• **REQUIREMENT**
Collect from the data below each line with "Blender".

• **DATASET**
★ ★ ★ ★
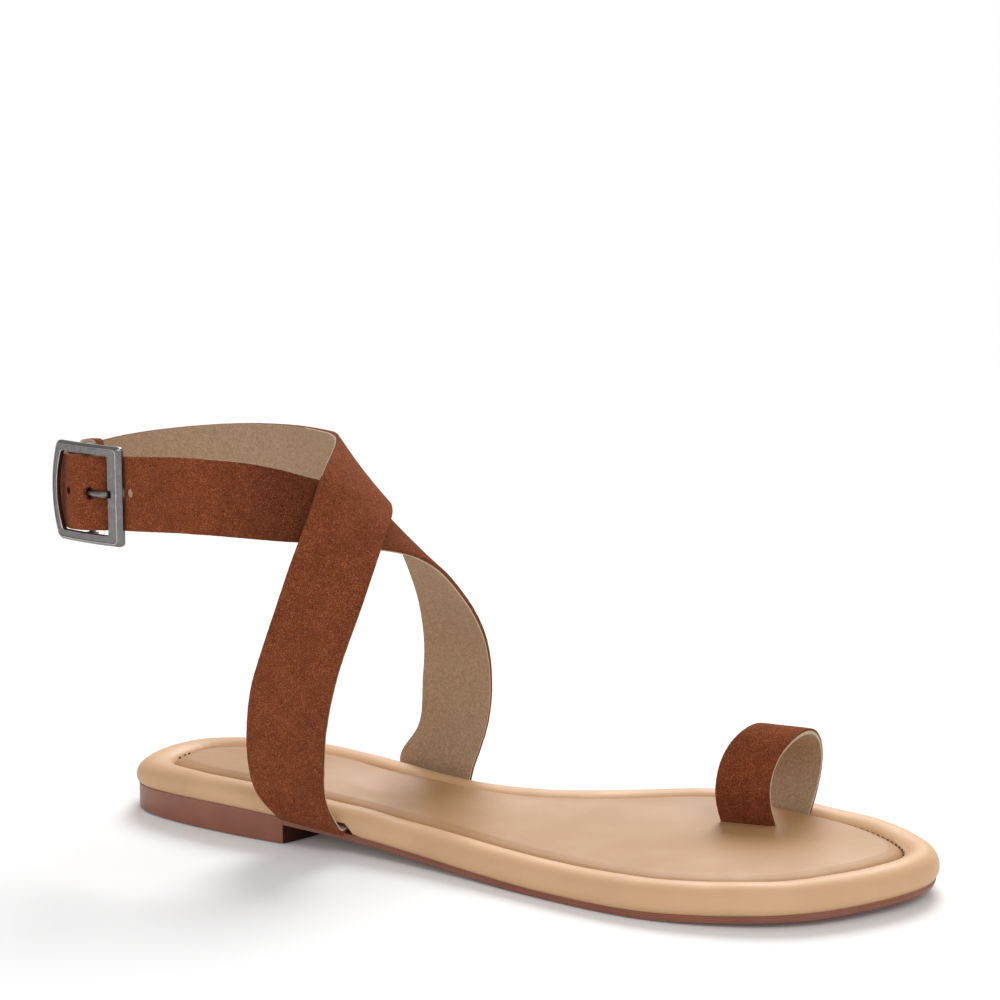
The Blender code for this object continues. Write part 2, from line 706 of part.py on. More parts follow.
★ ★ ★ ★
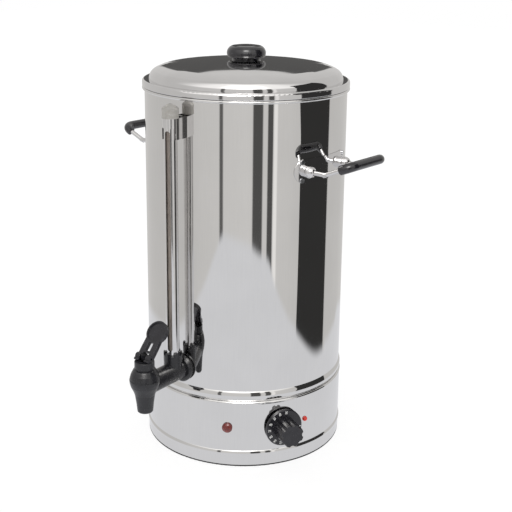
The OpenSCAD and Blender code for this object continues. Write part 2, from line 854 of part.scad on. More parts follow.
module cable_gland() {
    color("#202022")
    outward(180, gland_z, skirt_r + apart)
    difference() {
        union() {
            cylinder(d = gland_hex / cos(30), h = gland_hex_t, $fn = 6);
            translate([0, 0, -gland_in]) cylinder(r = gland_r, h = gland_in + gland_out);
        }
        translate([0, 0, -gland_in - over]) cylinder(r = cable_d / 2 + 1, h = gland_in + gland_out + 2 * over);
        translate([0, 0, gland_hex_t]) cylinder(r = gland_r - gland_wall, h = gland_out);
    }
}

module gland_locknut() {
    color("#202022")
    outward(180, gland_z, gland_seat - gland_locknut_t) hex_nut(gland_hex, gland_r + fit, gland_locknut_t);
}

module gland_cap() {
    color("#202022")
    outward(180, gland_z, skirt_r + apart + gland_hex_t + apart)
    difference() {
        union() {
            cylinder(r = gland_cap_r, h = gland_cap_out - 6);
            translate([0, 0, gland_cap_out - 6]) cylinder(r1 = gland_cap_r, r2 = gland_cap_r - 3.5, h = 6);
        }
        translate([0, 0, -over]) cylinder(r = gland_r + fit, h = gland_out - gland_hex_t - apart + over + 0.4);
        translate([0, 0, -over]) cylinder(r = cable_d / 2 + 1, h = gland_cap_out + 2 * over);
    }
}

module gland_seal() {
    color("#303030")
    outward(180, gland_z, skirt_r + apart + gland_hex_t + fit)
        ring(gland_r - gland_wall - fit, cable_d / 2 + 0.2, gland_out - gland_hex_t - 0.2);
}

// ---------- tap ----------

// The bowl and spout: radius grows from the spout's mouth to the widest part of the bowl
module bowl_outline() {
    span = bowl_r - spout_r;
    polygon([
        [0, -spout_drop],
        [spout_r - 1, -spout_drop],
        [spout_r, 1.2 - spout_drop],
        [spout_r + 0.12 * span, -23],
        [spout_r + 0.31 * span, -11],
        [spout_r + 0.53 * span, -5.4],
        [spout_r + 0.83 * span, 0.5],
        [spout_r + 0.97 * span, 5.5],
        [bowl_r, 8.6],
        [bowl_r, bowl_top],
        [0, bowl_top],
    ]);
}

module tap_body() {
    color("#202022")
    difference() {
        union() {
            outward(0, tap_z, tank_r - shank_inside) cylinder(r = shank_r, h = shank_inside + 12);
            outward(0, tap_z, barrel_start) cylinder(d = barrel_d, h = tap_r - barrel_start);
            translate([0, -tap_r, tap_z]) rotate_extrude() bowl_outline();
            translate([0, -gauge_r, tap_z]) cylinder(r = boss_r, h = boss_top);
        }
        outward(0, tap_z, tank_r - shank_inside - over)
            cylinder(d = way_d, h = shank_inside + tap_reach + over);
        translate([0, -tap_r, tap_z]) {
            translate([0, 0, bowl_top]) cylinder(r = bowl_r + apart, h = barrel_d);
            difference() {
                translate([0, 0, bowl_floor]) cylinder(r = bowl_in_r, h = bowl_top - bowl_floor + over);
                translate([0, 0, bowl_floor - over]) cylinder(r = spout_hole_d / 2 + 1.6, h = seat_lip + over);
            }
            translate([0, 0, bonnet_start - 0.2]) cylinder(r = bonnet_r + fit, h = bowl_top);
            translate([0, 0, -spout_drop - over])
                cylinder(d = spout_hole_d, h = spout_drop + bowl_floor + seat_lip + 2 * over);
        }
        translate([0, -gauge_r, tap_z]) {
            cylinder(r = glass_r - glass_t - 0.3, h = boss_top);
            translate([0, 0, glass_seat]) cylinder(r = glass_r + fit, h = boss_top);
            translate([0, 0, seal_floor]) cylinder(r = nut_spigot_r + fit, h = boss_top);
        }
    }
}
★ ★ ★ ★
• **SOLUTION FOR THIS TASK**
The Blender code for this object continues. Write part 2, from line 706 of part.py on. More parts follow.
The OpenSCAD and Blender code for this object continues. Write part 2, from line 854 of part.scad on. More parts follow.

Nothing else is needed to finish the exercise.